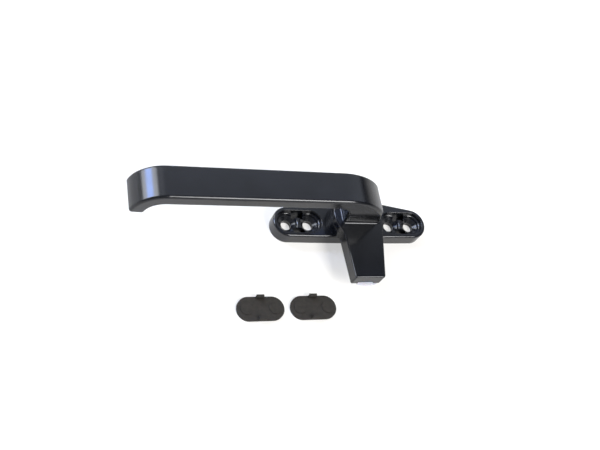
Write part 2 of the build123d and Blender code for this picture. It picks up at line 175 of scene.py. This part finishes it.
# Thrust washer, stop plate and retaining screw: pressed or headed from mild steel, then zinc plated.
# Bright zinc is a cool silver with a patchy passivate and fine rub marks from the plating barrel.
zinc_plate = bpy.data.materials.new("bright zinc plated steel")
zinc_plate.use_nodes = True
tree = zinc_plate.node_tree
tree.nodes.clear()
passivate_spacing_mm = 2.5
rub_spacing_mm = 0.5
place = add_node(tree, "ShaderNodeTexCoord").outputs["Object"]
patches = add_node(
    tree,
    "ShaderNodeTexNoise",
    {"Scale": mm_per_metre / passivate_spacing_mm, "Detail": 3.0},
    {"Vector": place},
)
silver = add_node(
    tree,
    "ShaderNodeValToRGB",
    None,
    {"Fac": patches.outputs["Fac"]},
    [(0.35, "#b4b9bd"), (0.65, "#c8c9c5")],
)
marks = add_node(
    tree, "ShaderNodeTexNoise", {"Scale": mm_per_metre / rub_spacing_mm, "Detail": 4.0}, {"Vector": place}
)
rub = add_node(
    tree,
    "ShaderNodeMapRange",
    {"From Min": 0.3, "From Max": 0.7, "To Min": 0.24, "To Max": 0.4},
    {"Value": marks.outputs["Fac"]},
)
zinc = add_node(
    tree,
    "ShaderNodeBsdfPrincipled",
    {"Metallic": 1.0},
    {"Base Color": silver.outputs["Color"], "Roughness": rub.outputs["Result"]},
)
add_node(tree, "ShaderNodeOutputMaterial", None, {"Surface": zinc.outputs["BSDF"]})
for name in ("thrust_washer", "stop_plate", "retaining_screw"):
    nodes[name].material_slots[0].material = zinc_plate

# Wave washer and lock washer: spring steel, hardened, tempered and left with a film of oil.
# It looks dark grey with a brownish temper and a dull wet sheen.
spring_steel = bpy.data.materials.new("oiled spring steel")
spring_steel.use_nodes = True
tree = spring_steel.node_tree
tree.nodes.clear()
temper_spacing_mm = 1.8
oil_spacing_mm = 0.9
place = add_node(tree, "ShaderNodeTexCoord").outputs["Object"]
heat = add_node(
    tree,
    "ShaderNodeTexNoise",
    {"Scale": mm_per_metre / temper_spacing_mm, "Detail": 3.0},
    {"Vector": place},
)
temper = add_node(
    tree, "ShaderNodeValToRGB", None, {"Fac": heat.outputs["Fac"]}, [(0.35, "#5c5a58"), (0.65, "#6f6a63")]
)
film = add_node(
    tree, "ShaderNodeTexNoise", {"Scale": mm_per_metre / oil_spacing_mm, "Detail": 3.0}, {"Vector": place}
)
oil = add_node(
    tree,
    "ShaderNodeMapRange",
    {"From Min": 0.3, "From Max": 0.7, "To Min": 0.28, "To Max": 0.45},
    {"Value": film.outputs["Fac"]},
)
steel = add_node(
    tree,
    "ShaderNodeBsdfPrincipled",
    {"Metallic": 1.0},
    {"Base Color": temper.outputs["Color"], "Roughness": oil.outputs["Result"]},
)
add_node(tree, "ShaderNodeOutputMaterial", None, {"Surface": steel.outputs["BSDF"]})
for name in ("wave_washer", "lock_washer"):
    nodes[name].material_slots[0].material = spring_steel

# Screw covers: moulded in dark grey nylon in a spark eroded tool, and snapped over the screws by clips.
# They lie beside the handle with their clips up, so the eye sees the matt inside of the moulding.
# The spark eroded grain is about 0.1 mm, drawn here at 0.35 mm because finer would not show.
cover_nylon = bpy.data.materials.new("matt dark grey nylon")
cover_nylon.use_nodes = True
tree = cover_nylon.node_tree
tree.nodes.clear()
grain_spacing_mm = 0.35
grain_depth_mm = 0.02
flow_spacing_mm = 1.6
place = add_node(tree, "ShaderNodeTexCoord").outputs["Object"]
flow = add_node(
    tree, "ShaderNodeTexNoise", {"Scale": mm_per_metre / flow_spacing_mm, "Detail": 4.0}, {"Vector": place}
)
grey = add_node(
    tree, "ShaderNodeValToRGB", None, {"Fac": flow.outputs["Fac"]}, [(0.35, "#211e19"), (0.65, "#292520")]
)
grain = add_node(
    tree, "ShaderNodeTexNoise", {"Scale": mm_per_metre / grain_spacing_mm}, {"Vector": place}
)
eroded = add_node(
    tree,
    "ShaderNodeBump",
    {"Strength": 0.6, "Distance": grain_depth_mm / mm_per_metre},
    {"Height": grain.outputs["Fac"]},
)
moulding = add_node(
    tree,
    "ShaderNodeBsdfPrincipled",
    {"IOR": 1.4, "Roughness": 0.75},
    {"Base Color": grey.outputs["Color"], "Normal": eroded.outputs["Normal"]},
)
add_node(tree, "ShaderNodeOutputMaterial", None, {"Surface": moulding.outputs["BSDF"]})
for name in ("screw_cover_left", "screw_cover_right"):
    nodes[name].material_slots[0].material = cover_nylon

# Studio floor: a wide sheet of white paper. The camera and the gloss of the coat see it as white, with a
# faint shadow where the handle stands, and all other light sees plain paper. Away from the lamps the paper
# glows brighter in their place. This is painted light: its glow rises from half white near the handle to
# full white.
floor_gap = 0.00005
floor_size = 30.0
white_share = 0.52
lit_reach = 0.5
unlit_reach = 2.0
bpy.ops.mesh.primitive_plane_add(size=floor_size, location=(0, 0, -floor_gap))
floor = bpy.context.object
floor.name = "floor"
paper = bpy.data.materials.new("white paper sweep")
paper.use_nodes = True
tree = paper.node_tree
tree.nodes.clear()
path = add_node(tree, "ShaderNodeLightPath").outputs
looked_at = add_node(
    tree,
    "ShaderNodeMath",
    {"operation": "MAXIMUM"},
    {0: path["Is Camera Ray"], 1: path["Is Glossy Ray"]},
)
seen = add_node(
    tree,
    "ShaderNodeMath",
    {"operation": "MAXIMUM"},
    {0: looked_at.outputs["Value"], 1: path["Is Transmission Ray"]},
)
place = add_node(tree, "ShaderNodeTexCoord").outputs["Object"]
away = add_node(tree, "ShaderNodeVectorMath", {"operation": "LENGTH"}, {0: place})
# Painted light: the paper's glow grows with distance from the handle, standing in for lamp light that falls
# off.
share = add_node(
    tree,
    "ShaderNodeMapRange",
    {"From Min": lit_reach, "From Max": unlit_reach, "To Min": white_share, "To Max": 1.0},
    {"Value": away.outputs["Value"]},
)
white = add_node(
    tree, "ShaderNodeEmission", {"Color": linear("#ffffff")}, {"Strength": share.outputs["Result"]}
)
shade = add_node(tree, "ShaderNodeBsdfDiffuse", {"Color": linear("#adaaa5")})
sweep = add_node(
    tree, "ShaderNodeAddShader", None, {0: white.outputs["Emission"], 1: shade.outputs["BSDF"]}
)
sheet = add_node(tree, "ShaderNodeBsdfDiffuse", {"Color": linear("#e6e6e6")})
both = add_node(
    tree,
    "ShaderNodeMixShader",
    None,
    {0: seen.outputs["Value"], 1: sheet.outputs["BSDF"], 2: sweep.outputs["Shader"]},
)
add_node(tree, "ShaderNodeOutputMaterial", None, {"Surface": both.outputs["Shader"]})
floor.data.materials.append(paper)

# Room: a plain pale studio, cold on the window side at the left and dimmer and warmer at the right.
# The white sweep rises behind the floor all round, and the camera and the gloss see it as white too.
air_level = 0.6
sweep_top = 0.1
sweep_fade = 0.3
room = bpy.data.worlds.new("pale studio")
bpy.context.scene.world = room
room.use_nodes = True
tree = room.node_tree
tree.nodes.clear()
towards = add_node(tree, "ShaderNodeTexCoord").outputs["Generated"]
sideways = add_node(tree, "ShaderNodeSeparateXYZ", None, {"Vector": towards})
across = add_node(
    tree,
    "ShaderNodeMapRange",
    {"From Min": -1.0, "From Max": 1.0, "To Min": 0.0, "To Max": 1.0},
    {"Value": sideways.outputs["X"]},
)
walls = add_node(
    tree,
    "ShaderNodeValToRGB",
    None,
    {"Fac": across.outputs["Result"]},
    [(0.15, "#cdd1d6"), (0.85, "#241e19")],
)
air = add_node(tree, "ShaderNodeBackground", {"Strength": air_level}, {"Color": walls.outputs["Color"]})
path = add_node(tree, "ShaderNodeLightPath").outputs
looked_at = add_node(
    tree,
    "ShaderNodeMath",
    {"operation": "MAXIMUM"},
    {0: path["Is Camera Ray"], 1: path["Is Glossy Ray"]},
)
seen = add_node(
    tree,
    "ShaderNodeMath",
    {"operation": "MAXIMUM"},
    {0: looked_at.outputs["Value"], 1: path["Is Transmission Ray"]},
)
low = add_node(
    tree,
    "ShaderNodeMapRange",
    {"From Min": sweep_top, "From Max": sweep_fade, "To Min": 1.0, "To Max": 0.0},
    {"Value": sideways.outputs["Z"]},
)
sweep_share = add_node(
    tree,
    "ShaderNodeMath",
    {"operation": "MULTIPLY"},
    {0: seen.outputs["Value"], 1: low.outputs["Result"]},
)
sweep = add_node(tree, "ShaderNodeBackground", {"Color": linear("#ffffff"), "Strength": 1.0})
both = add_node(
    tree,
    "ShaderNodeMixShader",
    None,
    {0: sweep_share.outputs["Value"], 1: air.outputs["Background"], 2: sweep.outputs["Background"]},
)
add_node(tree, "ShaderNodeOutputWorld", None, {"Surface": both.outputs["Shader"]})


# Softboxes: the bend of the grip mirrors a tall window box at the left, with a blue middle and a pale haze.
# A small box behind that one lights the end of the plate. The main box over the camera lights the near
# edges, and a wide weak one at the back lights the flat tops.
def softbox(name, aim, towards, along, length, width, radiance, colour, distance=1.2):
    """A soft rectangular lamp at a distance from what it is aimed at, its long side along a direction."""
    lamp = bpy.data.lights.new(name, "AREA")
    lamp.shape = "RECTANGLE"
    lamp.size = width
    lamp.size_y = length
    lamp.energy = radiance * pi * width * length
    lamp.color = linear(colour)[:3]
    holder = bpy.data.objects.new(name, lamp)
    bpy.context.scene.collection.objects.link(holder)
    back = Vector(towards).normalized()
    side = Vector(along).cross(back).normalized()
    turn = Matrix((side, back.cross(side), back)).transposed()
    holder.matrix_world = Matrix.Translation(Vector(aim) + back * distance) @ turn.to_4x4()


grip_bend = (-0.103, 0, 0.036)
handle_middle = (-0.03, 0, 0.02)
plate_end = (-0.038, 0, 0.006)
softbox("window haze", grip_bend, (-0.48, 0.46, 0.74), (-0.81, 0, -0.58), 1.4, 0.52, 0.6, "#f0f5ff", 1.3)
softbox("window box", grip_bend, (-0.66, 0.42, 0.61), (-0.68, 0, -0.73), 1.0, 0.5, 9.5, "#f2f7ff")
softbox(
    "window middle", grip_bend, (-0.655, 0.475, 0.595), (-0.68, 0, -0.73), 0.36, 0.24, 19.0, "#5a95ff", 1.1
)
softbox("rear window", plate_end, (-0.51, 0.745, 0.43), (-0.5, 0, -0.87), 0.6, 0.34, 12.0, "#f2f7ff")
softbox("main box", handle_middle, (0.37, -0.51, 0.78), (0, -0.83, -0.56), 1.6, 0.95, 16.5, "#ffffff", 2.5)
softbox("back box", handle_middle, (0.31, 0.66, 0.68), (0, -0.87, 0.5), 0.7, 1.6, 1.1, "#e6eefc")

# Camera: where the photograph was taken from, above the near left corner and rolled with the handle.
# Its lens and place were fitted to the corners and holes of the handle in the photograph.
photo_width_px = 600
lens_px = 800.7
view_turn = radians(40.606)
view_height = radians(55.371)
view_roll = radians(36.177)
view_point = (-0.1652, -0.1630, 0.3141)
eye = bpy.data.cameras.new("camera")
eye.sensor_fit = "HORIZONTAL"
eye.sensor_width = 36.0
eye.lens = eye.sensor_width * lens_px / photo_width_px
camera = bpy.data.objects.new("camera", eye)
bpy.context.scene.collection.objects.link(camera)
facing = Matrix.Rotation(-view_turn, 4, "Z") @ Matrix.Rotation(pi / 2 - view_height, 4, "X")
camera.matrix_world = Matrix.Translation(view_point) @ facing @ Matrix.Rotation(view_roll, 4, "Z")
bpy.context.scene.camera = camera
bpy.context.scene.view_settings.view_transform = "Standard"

◇ ◇ ◇ ◇

### WORK TO COMPLETE
Please give an exact restatement of only the lines from the beginning of the material above to the line with "nodes[name].material_slots[0].material = zinc_plate", inclusive.

### WRITTEN RESPONSE
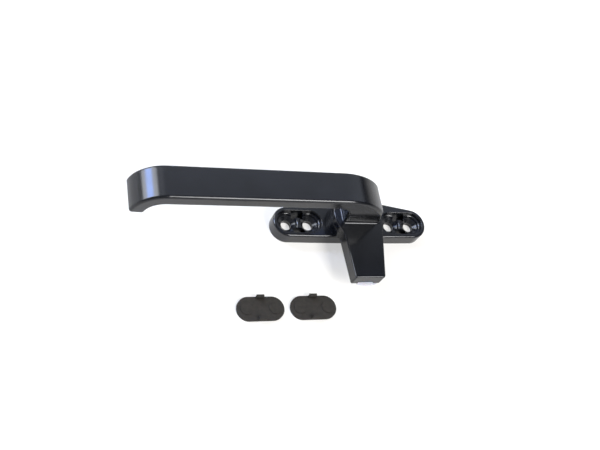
Write part 2 of the build123d and Blender code for this picture. It picks up at line 175 of scene.py. This part finishes it.
# Thrust washer, stop plate and retaining screw: pressed or headed from mild steel, then zinc plated.
# Bright zinc is a cool silver with a patchy passivate and fine rub marks from the plating barrel.
zinc_plate = bpy.data.materials.new("bright zinc plated steel")
zinc_plate.use_nodes = True
tree = zinc_plate.node_tree
tree.nodes.clear()
passivate_spacing_mm = 2.5
rub_spacing_mm = 0.5
place = add_node(tree, "ShaderNodeTexCoord").outputs["Object"]
patches = add_node(
    tree,
    "ShaderNodeTexNoise",
    {"Scale": mm_per_metre / passivate_spacing_mm, "Detail": 3.0},
    {"Vector": place},
)
silver = add_node(
    tree,
    "ShaderNodeValToRGB",
    None,
    {"Fac": patches.outputs["Fac"]},
    [(0.35, "#b4b9bd"), (0.65, "#c8c9c5")],
)
marks = add_node(
    tree, "ShaderNodeTexNoise", {"Scale": mm_per_metre / rub_spacing_mm, "Detail": 4.0}, {"Vector": place}
)
rub = add_node(
    tree,
    "ShaderNodeMapRange",
    {"From Min": 0.3, "From Max": 0.7, "To Min": 0.24, "To Max": 0.4},
    {"Value": marks.outputs["Fac"]},
)
zinc = add_node(
    tree,
    "ShaderNodeBsdfPrincipled",
    {"Metallic": 1.0},
    {"Base Color": silver.outputs["Color"], "Roughness": rub.outputs["Result"]},
)
add_node(tree, "ShaderNodeOutputMaterial", None, {"Surface": zinc.outputs["BSDF"]})
for name in ("thrust_washer", "stop_plate", "retaining_screw"):
    nodes[name].material_slots[0].material = zinc_plate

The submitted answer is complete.